Глава II. Опера и народ
В первой картине Пролога Мусоргский сконцентрировал содержание двух сцен пушкинской трагедии: второй — Красная площадь и третьей — Новодевичий монастырь. Вместе с тем он усилил социальное звучание картины, внеся ряд новых эпизодов, предвещающих «азревание скрытого конфликта драмы.
При поднятии занавеса «народ толпится на площади» перед Новодевичьим монастырем. Голь, нищета, подневолье. Суровым отблеском музыки вступления освещено внутреннее состояние этой разноликой толпы, насильно согнанной сюда со всех концов Московии, чтобы бить челом Борису, просить его на царство... Из музыки вступления резким штрихом вычленяется мотив (противосложение песенной теме), словно искаженный тупостью насилия,— в воротах монастыря показывается пристав с дубинкой. «Мотив принуждения» — лаконичная и точная его характеристика:
Этого персонажа нет в означенных сценах Пушкина. Между тем в первой картине оперы ему отведена хоть и малая, но немаловажная роль. Он — слепое олицетворение полицейской власти, ненавистной народу. С самого начала, .в первом же эпизоде картины, появление пристава вызывает враждебную настороженность притихшей толпы. Свирепым окриком он понуждает ее, угрожая дубинкой, пасть на колени и слезно молить «боярина-батюшку» принять царство. Образ народа, забитого и униженного, звучит в заунывном хоре «На кого ты нас покидаешь...» (натуральный f-moll), мелодия которого интонационно родственна теме оркестрового вступления, а заключительные причитания («Отец наш...») заставляют вспомнить безысходно-печальный, стонущий рефрен «Колыбельной Еремушки» (клавир, стр. 5—7; ср. пример 69).
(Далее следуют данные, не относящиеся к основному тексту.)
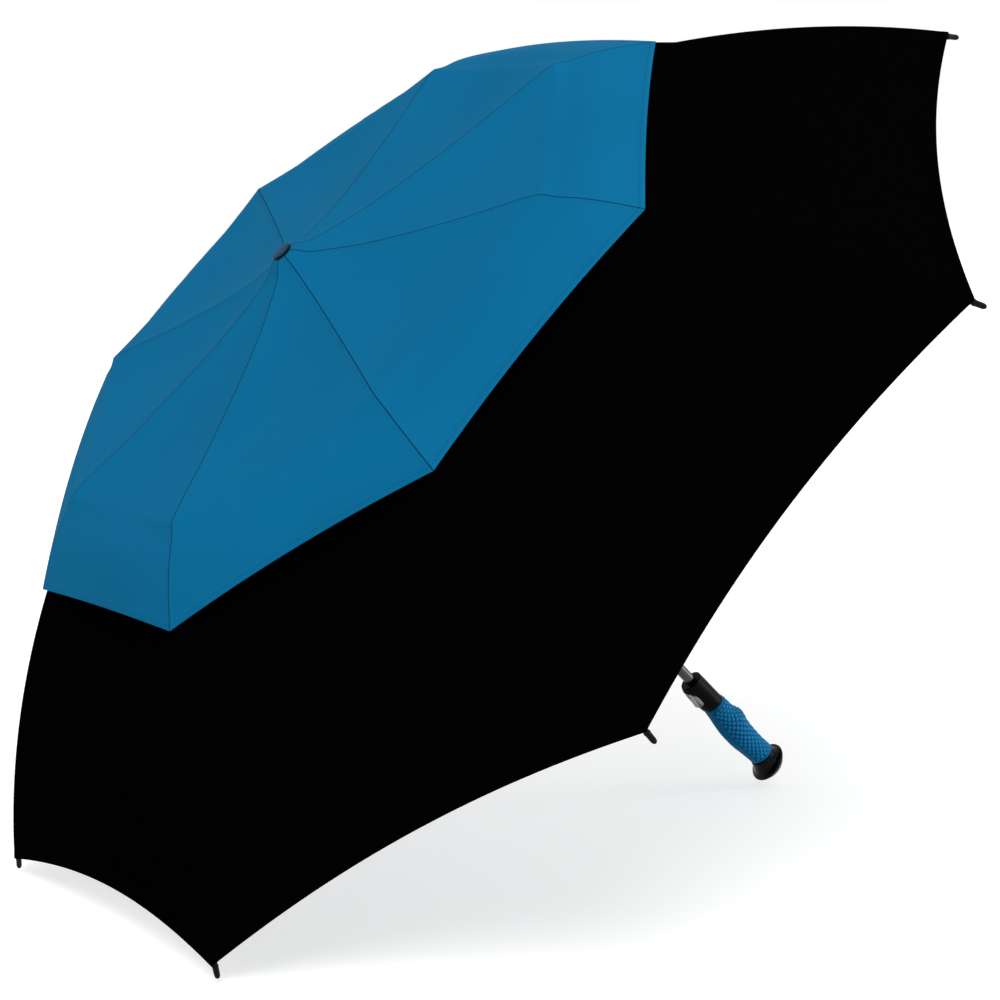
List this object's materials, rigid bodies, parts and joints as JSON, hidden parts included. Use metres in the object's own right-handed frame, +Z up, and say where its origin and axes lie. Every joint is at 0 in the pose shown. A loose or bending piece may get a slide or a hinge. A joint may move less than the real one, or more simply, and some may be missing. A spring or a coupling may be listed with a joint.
{
  "type": "golf umbrella",
  "caption": "Folding golf umbrella with a vented double canopy on jointed steel and fibreglass ribs, a telescoping shaft and a contoured push-button handle.",
  "frame": {"origin": "on the shaft's axis at the middle of the hand grip", "axes": "+Z runs up the shaft from the handle to the crown, +X lies under one rib of the open canopy"},
  "size_m": [1.298, 1.298, 0.8295],
  "materials": {
    "steel": "plated, satin",
    "shaft": "gunmetal plating, polished",
    "fibreglass": "smooth pultruded rod",
    "tips": "satin",
    "black_gloss": "gloss",
    "black_plastic": "satin",
    "grip_rubber": "matt, with raised dots",
    "button_grey": "smoky, semi-gloss",
    "blue_plastic": "satin",
    "blue_cloth": "woven, satin",
    "black_cloth": "woven, matt"
  },
  "bodies": {
    "handle": {"handle_collar": "black_gloss", "handle_grip": "grip_rubber", "handle_core": "black_plastic", "handle_end_cap": "black_gloss", "button_springs": "steel", "lower_tube": "shaft", "tube_bushing": "black_plastic", "opening_spring": "steel"},
    "button": {"release_button": "button_grey", "latch_plate": "steel"},
    "mast": {"upper_tube": "shaft", "tube_plug": "black_plastic", "crown_notch": "black_plastic", "crown_wire": "steel", "crown_cap": "blue_plastic", "cap_canopy": "blue_cloth", "lower_canopy": "black_cloth"},
    "runner": {"runner": "black_plastic", "runner_wire": "steel"},
    "rib_inner_1": {"rib_inner_1": "steel"},
    "rib_middle_1": {"rib_middle_1": "steel"},
    "rib_outer_1": {"rib_outer_1": "fibreglass", "rib_tip_1": "tips"},
    "stretcher_1": {"stretcher_1": "steel"},
    "rib_inner_2": {"rib_inner_2": "steel"},
    "rib_middle_2": {"rib_middle_2": "steel"},
    "rib_outer_2": {"rib_outer_2": "fibreglass", "rib_tip_2": "tips"},
    "stretcher_2": {"stretcher_2": "steel"},
    "rib_inner_3": {"rib_inner_3": "steel"},
    "rib_middle_3": {"rib_middle_3": "steel"},
    "rib_outer_3": {"rib_outer_3": "fibreglass", "rib_tip_3": "tips"},
    "stretcher_3": {"stretcher_3": "steel"},
    "rib_inner_4": {"rib_inner_4": "steel"},
    "rib_middle_4": {"rib_middle_4": "steel"},
    "rib_outer_4": {"rib_outer_4": "fibreglass", "rib_tip_4": "tips"},
    "stretcher_4": {"stretcher_4": "steel"},
    "rib_inner_5": {"rib_inner_5": "steel"},
    "rib_middle_5": {"rib_middle_5": "steel"},
    "rib_outer_5": {"rib_outer_5": "fibreglass", "rib_tip_5": "tips"},
    "stretcher_5": {"stretcher_5": "steel"},
    "rib_inner_6": {"rib_inner_6": "steel"},
    "rib_middle_6": {"rib_middle_6": "steel"},
    "rib_outer_6": {"rib_outer_6": "fibreglass", "rib_tip_6": "tips"},
    "stretcher_6": {"stretcher_6": "steel"},
    "rib_inner_7": {"rib_inner_7": "steel"},
    "rib_middle_7": {"rib_middle_7": "steel"},
    "rib_outer_7": {"rib_outer_7": "fibreglass", "rib_tip_7": "tips"},
    "stretcher_7": {"stretcher_7": "steel"},
    "rib_inner_8": {"rib_inner_8": "steel"},
    "rib_middle_8": {"rib_middle_8": "steel"},
    "rib_outer_8": {"rib_outer_8": "fibreglass", "rib_tip_8": "tips"},
    "stretcher_8": {"stretcher_8": "steel"}
  },
  "joints": [
    {"name": "mast_slide", "type": "slide", "parent": "handle", "child": "mast", "axis": [0, 0, 1], "range_m": [-0.205, 0], "stiffness_N_per_m": 170, "springref_m": 0.15, "deforming": ["opening_spring"]},
    {"name": "fold", "type": "slide", "parent": "mast", "child": "runner", "axis": [0, 0, -1], "range_m": [0, 0.19239], "deforming": ["cap_canopy", "lower_canopy"]},
    {"name": "button_press", "type": "slide", "parent": "handle", "child": "button", "axis": [0.9239, -0.3827, 0], "range_m": [0, 0.0022], "stiffness_N_per_m": 400, "deforming": ["button_springs"]},
    {"name": "crown_hinge_1", "type": "hinge", "parent": "mast", "child": "rib_inner_1", "pos_m": [0.00636, 0.00636, 0.731], "axis": [-0.7071, 0.7071, 0], "range_deg": [0, 81.51]},
    {"name": "knee_hinge_1", "type": "hinge", "parent": "rib_inner_1", "child": "rib_middle_1", "pos_m": [0.11605, 0.11605, 0.71984], "axis": [-0.7071, 0.7071, 0], "range_deg": [-172.01, 0]},
    {"name": "elbow_hinge_1", "type": "hinge", "parent": "rib_middle_1", "child": "rib_outer_1", "pos_m": [0.22529, 0.22529, 0.7015], "axis": [-0.7071, 0.7071, 0], "range_deg": [0, 144.82]},
    {"name": "stretcher_hinge_1", "type": "hinge", "parent": "rib_inner_1", "child": "stretcher_1", "pos_m": [0.09794, 0.09794, 0.71967], "axis": [-0.7071, 0.7071, 0], "range_deg": [-139.07, 0]},
    {"name": "crown_hinge_2", "type": "hinge", "parent": "mast", "child": "rib_inner_2", "pos_m": [0, 0.009, 0.731], "axis": [-1, 0, 0], "range_deg": [0, 81.51]},
    {"name": "knee_hinge_2", "type": "hinge", "parent": "rib_inner_2", "child": "rib_middle_2", "pos_m": [0, 0.16412, 0.71984], "axis": [-1, 0, 0], "range_deg": [-172.01, 0]},
    {"name": "elbow_hinge_2", "type": "hinge", "parent": "rib_middle_2", "child": "rib_outer_2", "pos_m": [0, 0.31861, 0.7015], "axis": [-1, 0, 0], "range_deg": [0, 144.82]},
    {"name": "stretcher_hinge_2", "type": "hinge", "parent": "rib_inner_2", "child": "stretcher_2", "pos_m": [0, 0.1385, 0.71967], "axis": [-1, 0, 0], "range_deg": [-139.07, 0]},
    {"name": "crown_hinge_3", "type": "hinge", "parent": "mast", "child": "rib_inner_3", "pos_m": [-0.00636, 0.00636, 0.731], "axis": [-0.7071, -0.7071, 0], "range_deg": [0, 81.51]},
    {"name": "knee_hinge_3", "type": "hinge", "parent": "rib_inner_3", "child": "rib_middle_3", "pos_m": [-0.11605, 0.11605, 0.71984], "axis": [-0.7071, -0.7071, 0], "range_deg": [-172.01, 0]},
    {"name": "elbow_hinge_3", "type": "hinge", "parent": "rib_middle_3", "child": "rib_outer_3", "pos_m": [-0.22529, 0.22529, 0.7015], "axis": [-0.7071, -0.7071, 0], "range_deg": [0, 144.82]},
    {"name": "stretcher_hinge_3", "type": "hinge", "parent": "rib_inner_3", "child": "stretcher_3", "pos_m": [-0.09794, 0.09794, 0.71967], "axis": [-0.7071, -0.7071, 0], "range_deg": [-139.07, 0]},
    {"name": "crown_hinge_4", "type": "hinge", "parent": "mast", "child": "rib_inner_4", "pos_m": [-0.009, 0, 0.731], "axis": [0, -1, 0], "range_deg": [0, 81.51]},
    {"name": "knee_hinge_4", "type": "hinge", "parent": "rib_inner_4", "child": "rib_middle_4", "pos_m": [-0.16412, 0, 0.71984], "axis": [0, -1, 0], "range_deg": [-172.01, 0]},
    {"name": "elbow_hinge_4", "type": "hinge", "parent": "rib_middle_4", "child": "rib_outer_4", "pos_m": [-0.31861, 0, 0.7015], "axis": [0, -1, 0], "range_deg": [0, 144.82]},
    {"name": "stretcher_hinge_4", "type": "hinge", "parent": "rib_inner_4", "child": "stretcher_4", "pos_m": [-0.1385, 0, 0.71967], "axis": [0, -1, 0], "range_deg": [-139.07, 0]},
    {"name": "crown_hinge_5", "type": "hinge", "parent": "mast", "child": "rib_inner_5", "pos_m": [-0.00636, -0.00636, 0.731], "axis": [0.7071, -0.7071, 0], "range_deg": [0, 81.51]},
    {"name": "knee_hinge_5", "type": "hinge", "parent": "rib_inner_5", "child": "rib_middle_5", "pos_m": [-0.11605, -0.11605, 0.71984], "axis": [0.7071, -0.7071, 0], "range_deg": [-172.01, 0]},
    {"name": "elbow_hinge_5", "type": "hinge", "parent": "rib_middle_5", "child": "rib_outer_5", "pos_m": [-0.22529, -0.22529, 0.7015], "axis": [0.7071, -0.7071, 0], "range_deg": [0, 144.82]},
    {"name": "stretcher_hinge_5", "type": "hinge", "parent": "rib_inner_5", "child": "stretcher_5", "pos_m": [-0.09794, -0.09794, 0.71967], "axis": [0.7071, -0.7071, 0], "range_deg": [-139.07, 0]},
    {"name": "crown_hinge_6", "type": "hinge", "parent": "mast", "child": "rib_inner_6", "pos_m": [0, -0.009, 0.731], "axis": [1, 0, 0], "range_deg": [0, 81.51]},
    {"name": "knee_hinge_6", "type": "hinge", "parent": "rib_inner_6", "child": "rib_middle_6", "pos_m": [0, -0.16412, 0.71984], "axis": [1, 0, 0], "range_deg": [-172.01, 0]},
    {"name": "elbow_hinge_6", "type": "hinge", "parent": "rib_middle_6", "child": "rib_outer_6", "pos_m": [0, -0.31861, 0.7015], "axis": [1, 0, 0], "range_deg": [0, 144.82]},
    {"name": "stretcher_hinge_6", "type": "hinge", "parent": "rib_inner_6", "child": "stretcher_6", "pos_m": [0, -0.1385, 0.71967], "axis": [1, 0, 0], "range_deg": [-139.07, 0]},
    {"name": "crown_hinge_7", "type": "hinge", "parent": "mast", "child": "rib_inner_7", "pos_m": [0.00636, -0.00636, 0.731], "axis": [0.7071, 0.7071, 0], "range_deg": [0, 81.51]},
    {"name": "knee_hinge_7", "type": "hinge", "parent": "rib_inner_7", "child": "rib_middle_7", "pos_m": [0.11605, -0.11605, 0.71984], "axis": [0.7071, 0.7071, 0], "range_deg": [-172.01, 0]},
    {"name": "elbow_hinge_7", "type": "hinge", "parent": "rib_middle_7", "child": "rib_outer_7", "pos_m": [0.22529, -0.22529, 0.7015], "axis": [0.7071, 0.7071, 0], "range_deg": [0, 144.82]},
    {"name": "stretcher_hinge_7", "type": "hinge", "parent": "rib_inner_7", "child": "stretcher_7", "pos_m": [0.09794, -0.09794, 0.71967], "axis": [0.7071, 0.7071, 0], "range_deg": [-139.07, 0]},
    {"name": "crown_hinge_8", "type": "hinge", "parent": "mast", "child": "rib_inner_8", "pos_m": [0.009, 0, 0.731], "axis": [0, 1, 0], "range_deg": [0, 81.51]},
    {"name": "knee_hinge_8", "type": "hinge", "parent": "rib_inner_8", "child": "rib_middle_8", "pos_m": [0.16412, 0, 0.71984], "axis": [0, 1, 0], "range_deg": [-172.01, 0]},
    {"name": "elbow_hinge_8", "type": "hinge", "parent": "rib_middle_8", "child": "rib_outer_8", "pos_m": [0.31861, 0, 0.7015], "axis": [0, 1, 0], "range_deg": [0, 144.82]},
    {"name": "stretcher_hinge_8", "type": "hinge", "parent": "rib_inner_8", "child": "stretcher_8", "pos_m": [0.1385, 0, 0.71967], "axis": [0, 1, 0], "range_deg": [-139.07, 0]}
  ],
  "couplings": [
    {"joint": "crown_hinge_1", "follows": "fold", "rad_per_m": 7.3935},
    {"joint": "knee_hinge_1", "follows": "fold", "rad_per_m": -15.604},
    {"joint": "elbow_hinge_1", "follows": "fold", "rad_per_m": 13.137},
    {"joint": "stretcher_hinge_1", "follows": "fold", "rad_per_m": -12.616},
    {"joint": "crown_hinge_2", "follows": "fold", "rad_per_m": 7.3935},
    {"joint": "knee_hinge_2", "follows": "fold", "rad_per_m": -15.604},
    {"joint": "elbow_hinge_2", "follows": "fold", "rad_per_m": 13.137},
    {"joint": "stretcher_hinge_2", "follows": "fold", "rad_per_m": -12.616},
    {"joint": "crown_hinge_3", "follows": "fold", "rad_per_m": 7.3935},
    {"joint": "knee_hinge_3", "follows": "fold", "rad_per_m": -15.604},
    {"joint": "elbow_hinge_3", "follows": "fold", "rad_per_m": 13.137},
    {"joint": "stretcher_hinge_3", "follows": "fold", "rad_per_m": -12.616},
    {"joint": "crown_hinge_4", "follows": "fold", "rad_per_m": 7.3935},
    {"joint": "knee_hinge_4", "follows": "fold", "rad_per_m": -15.604},
    {"joint": "elbow_hinge_4", "follows": "fold", "rad_per_m": 13.137},
    {"joint": "stretcher_hinge_4", "follows": "fold", "rad_per_m": -12.616},
    {"joint": "crown_hinge_5", "follows": "fold", "rad_per_m": 7.3935},
    {"joint": "knee_hinge_5", "follows": "fold", "rad_per_m": -15.604},
    {"joint": "elbow_hinge_5", "follows": "fold", "rad_per_m": 13.137},
    {"joint": "stretcher_hinge_5", "follows": "fold", "rad_per_m": -12.616},
    {"joint": "crown_hinge_6", "follows": "fold", "rad_per_m": 7.3935},
    {"joint": "knee_hinge_6", "follows": "fold", "rad_per_m": -15.604},
    {"joint": "elbow_hinge_6", "follows": "fold", "rad_per_m": 13.137},
    {"joint": "stretcher_hinge_6", "follows": "fold", "rad_per_m": -12.616},
    {"joint": "crown_hinge_7", "follows": "fold", "rad_per_m": 7.3935},
    {"joint": "knee_hinge_7", "follows": "fold", "rad_per_m": -15.604},
    {"joint": "elbow_hinge_7", "follows": "fold", "rad_per_m": 13.137},
    {"joint": "stretcher_hinge_7", "follows": "fold", "rad_per_m": -12.616},
    {"joint": "crown_hinge_8", "follows": "fold", "rad_per_m": 7.3935},
    {"joint": "knee_hinge_8", "follows": "fold", "rad_per_m": -15.604},
    {"joint": "elbow_hinge_8", "follows": "fold", "rad_per_m": 13.137},
    {"joint": "stretcher_hinge_8", "follows": "fold", "rad_per_m": -12.616}
  ]
}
Примечательно, что в тексте хора имя Бориса не упоминается вовсе. Музыка стихийно выражает чувство подневольной тоски. Слова же обращены к «боярину-батюшке», а кто он, этот «кормилец-батюшка», которого прочат на царство,— народу неясно. И как тонко, психологически верно раскрывается все это Мусоргским в музыкально-сценическом развитии картины! Вот пристав отошел, смолкают причитания, завязывается беседа. В толпе выделяются отдельные фигуры и группы мужиков и баб, метко очерченные интонационной характерностью народного говора. Они пытаются выяснить смысл происходящего. Группа мужиков обращается к рослому парню: «Митюх, а Митюх, чево орем?» — Митюх: «Вона! почем я знаю!».— Другая группа мужиков (рассудительно): «Царя на Руси хотим поставить!». Тут в разговор встревают бабы, и простодушная беседа наполняется бойким гомоном, терпким народным юмором, шумными препирательствами (клавир, стр. 8—11). Снова показывается пристав, снова звучит «мотив принуждения», и толпа застывает в «прежней неподвижности». Размахивая дубинкой, пристав злобно напирает на толпу. И после кратких реплик народа — и жалобных и насмешливых («Не серчай, Микитич, не серчай, родимый! — Только поотдохнем, заорем мы снова.— И вздохнуть не даст, проклятый») — возобновляется хор с причитаниями «На кого ты нас покидаешь...» (теперь в fis-moll — квинта к cis, основной тональности картины). Хор звучит «во всю мочь», словно подхлестываемый остинатной ритмической фигурой «мотива принуждения» (в оркестре). Толпа голосит ожесточенно, с завываниями, переходящими в «великий вопль» (клавир, стр. 14—18). Внезапно все обрывается появлением думного дьяка Щелкалова.
Его обращение к народу характеризует музыка, исполненная скорбной торжественности (es-moll — Es-dur). Это речь «вестника» в трагедии, сознающего и важность момента и неутешительность своего сообщения. «Неумолим боярин... Печаль на Руси безысходная...». Эмоциональная сдержанность музыки монолога усиливает внутреннюю напряженность ее медлительного развертывания. Интонационно-гибкий речитатив Щелкалова оттеняется сумрачными гармониями сопровождения. На словах «Ко господу сил припадите...» в оркестре возникает и разрастается скорбная мелодия — предвестье драмы Бориса:
Молитвенно-просветленное заключение монолога («и озарит небесным светом...», Es-dur) усугубляет чувство смутной тревоги. Народ в недоумении (ремарка Мусоргского).